I see the pattern before the price does. And the pattern with this narrative is that it resurfaces every time the market enters a grinding, low-volume chop. It’s the same pattern that emerged during the 2019 accumulation phase, when everyone was told to HODL Bitcoin even as it traded sideways for months. The result? Those who held alts like XRP or EOS are still underwater. Those who rotated into BTC or ETH did fine. The advice was only useful for the blue chips. For everything else, it was a trap.
Takeaway
So what do we do with this? First, recognize the media cycle. Every time you see a mainstream analogy — whether it’s Liverpool, the gold standard, or the housing market — you need to ask: what narrative is being sold? Who benefits from me holding this asset? The answer is usually: the people who want to exit before you do.
Second, build your own detachment protocol. Here’s the one I follow, hardened by $15,000 in losses: - If the price drops 40% from my entry, I sell half my position unconditionally. This forces me to confront the trade rationally. - I then re-evaluate the fundamentals: daily active users, treasury health, developer commits. If they are deteriorating, I sell the rest. - If the asset is in a narrative that is fading (e.g., old DeFi in a boom of AI-crypto), I rotate regardless of P&L. The sun is setting; don’t wait for the stars.
The final takeaway is paradoxical: in a market that constantly tells you to hold, the most valuable skill is knowing when to let go. Liquidity is an illusion. It vanishes when you need it most. The only real asset is your ability to detach your identity from your portfolio. Art burns hot; patience burns colder. But the coldest of all? The moment you admit you were wrong and press sell. That’s not weakness. That’s survival.
Flows change, but the current remains. The current in this market is pointing toward a structural shift: narrative-driven assets are getting crushed by fundamentals-driven ones. If you’re still holding the same bags you had in 2021 without reassessing, you are not a diamond hand — you are a dinosaur waiting for extinction.

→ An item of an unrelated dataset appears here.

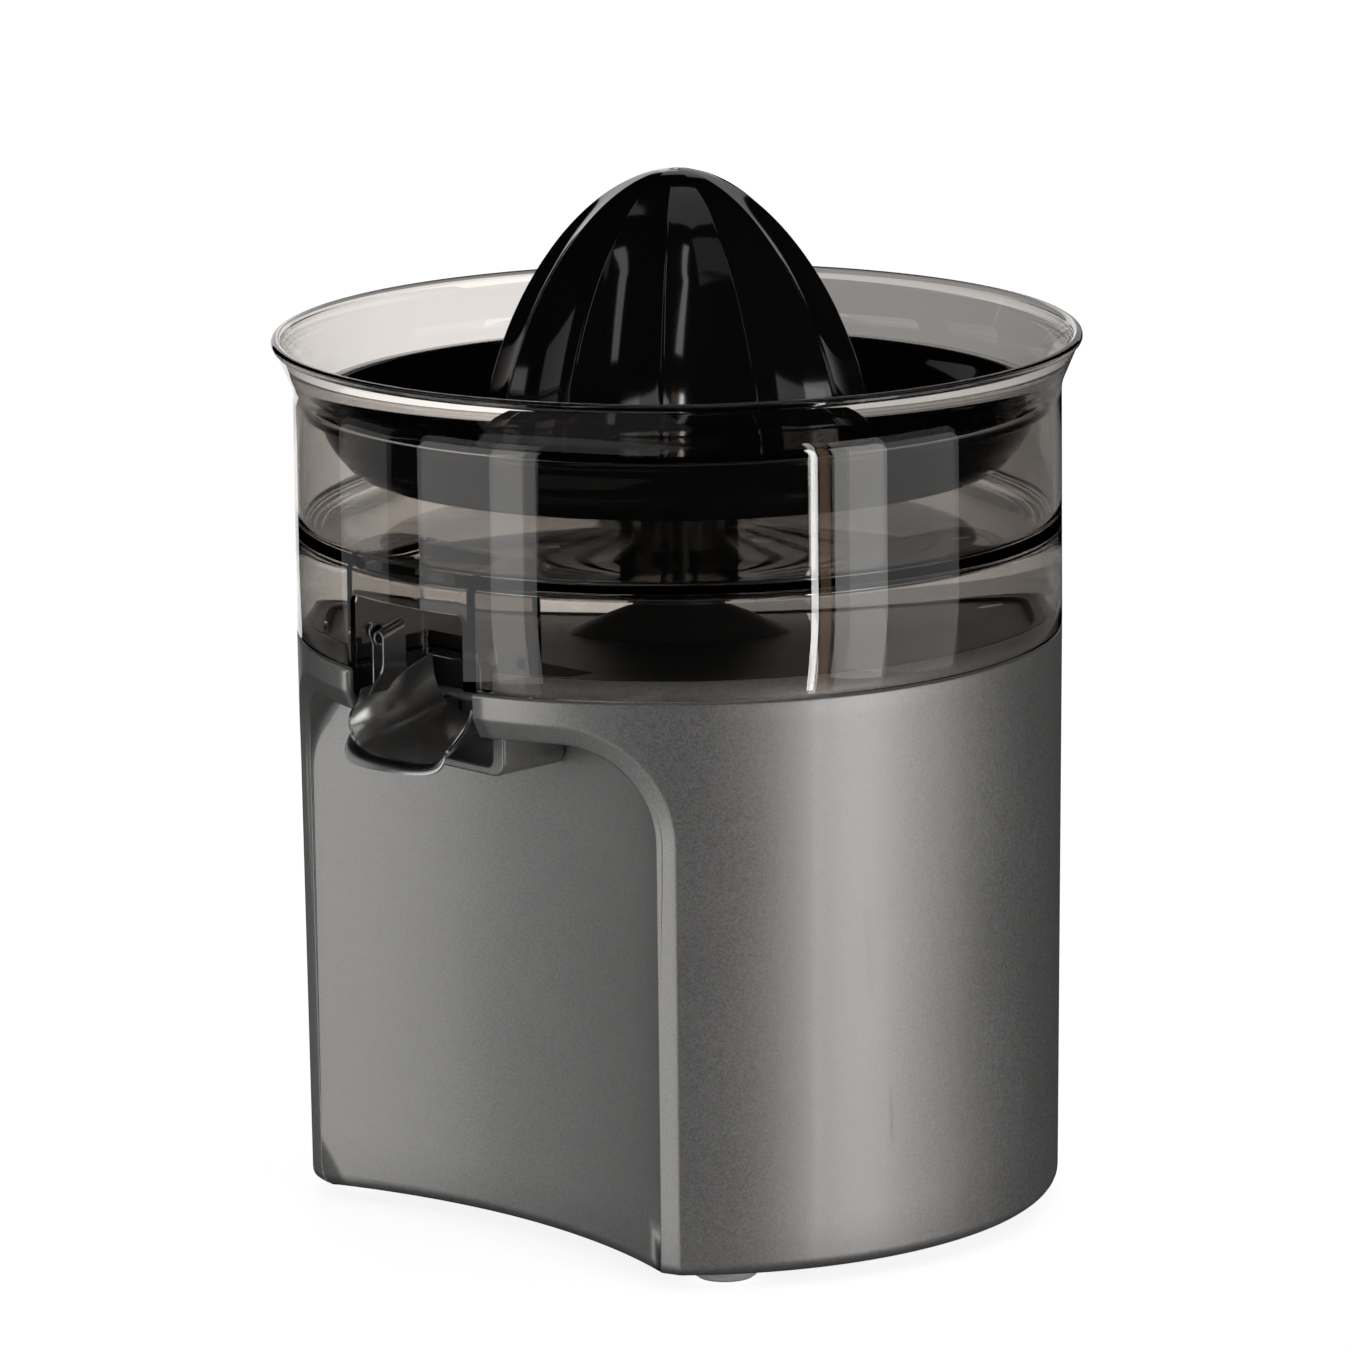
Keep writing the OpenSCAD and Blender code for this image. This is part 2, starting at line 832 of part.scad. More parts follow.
module juice_bowl() {
    color(smoke)
        difference() {
            union() {
                rotate_extrude($fn = 128)
                    bowl_section();
                // floor that falls towards the wall, and the chimney in its middle
                rotate_extrude($fn = 128)
                    polygon([[chimney_r - chimney_wall, floor_z + floor_rise],
                        [bowl_in + tiny, floor_z], [bowl_in + tiny, floor_z + floor_t],
                        [chimney_r, floor_z + floor_rise + floor_t], [chimney_r, chimney_top],
                        [chimney_r - chimney_wall, chimney_top]]);
                // lugs that carry the strainer
                for (a = [45:90:315])
                    intersection() {
                        tube(bowl_in + 0.5, bowl_in - 2.4, strainer_rim_z - 3,
                            strainer_rim_z - 0.1);
                        rotate([0, 0, a])
                            block([60, -5, 150], [90, 5, 190]);
                    }
                // chute down to the spout
                intersection() {
                    difference() {
                        block([-notch_half - chute_wall, -90, bowl_bottom],
                            [notch_half + chute_wall, -chute_depth, floor_z + 2]);
                        block([-notch_half, -91, bowl_bottom - 1],
                            [notch_half, -chute_depth - chute_wall, floor_z + 3]);
                    }
                    cylinder(r = bowl_in + 0.5, h = 200);
                }
            }
            block([-notch_half, -90, bowl_bottom - 1], [notch_half, -78, notch_top]);
            block([-13, -77.5, floor_z - 2], [13, -64, floor_z + 8]);
            translate([-30, pin_y, pin_z])
                rotate([0, 90, 0])
                    cylinder(r = pin_r + run_gap, h = 60, $fn = 48);
        }
}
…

The Liverpool analogy might make you feel good about holding an asset that’s down 80%, but feeling good doesn’t pay the bills. Rigor pays. Data pays. Letting go pays.
I’ll leave you with a question. If you could rewind to any trade you held too long and sell at a better price, which trade would it be? That trade holds the key to your next decision. Don’t let the next one be more regret.